▶ _Aim of the exercise_:
What do the lines from the one containing "Model this object" through the end of the entries say? Quote them exactly, and only them.

[Entries with model source code]
------------
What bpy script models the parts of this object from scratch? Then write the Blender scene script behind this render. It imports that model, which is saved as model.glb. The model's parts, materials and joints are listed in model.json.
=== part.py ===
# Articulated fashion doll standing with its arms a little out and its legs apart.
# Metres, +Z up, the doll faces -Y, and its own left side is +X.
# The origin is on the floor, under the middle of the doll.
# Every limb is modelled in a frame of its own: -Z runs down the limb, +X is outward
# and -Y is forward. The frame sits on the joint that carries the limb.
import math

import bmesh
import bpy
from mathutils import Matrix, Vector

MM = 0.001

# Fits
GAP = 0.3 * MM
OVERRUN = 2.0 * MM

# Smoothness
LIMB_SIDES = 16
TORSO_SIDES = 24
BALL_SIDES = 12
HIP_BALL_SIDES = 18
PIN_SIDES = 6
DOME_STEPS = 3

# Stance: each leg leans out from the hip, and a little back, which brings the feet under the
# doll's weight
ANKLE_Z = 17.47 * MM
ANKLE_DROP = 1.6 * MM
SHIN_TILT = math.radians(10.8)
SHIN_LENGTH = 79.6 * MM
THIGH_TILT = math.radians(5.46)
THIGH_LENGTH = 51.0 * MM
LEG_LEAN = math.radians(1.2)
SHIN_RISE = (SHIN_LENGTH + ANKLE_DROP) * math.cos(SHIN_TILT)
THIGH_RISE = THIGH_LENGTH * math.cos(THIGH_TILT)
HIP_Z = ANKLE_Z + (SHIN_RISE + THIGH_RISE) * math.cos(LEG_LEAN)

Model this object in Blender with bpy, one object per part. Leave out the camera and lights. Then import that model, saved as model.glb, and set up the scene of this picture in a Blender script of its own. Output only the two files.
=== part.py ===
------------
▶ _The response_:
Model this object in Blender with bpy, one object per part. Leave out the camera and lights. Then import that model, saved as model.glb, and set up the scene of this picture in a Blender script of its own. Output only the two files.
=== part.py ===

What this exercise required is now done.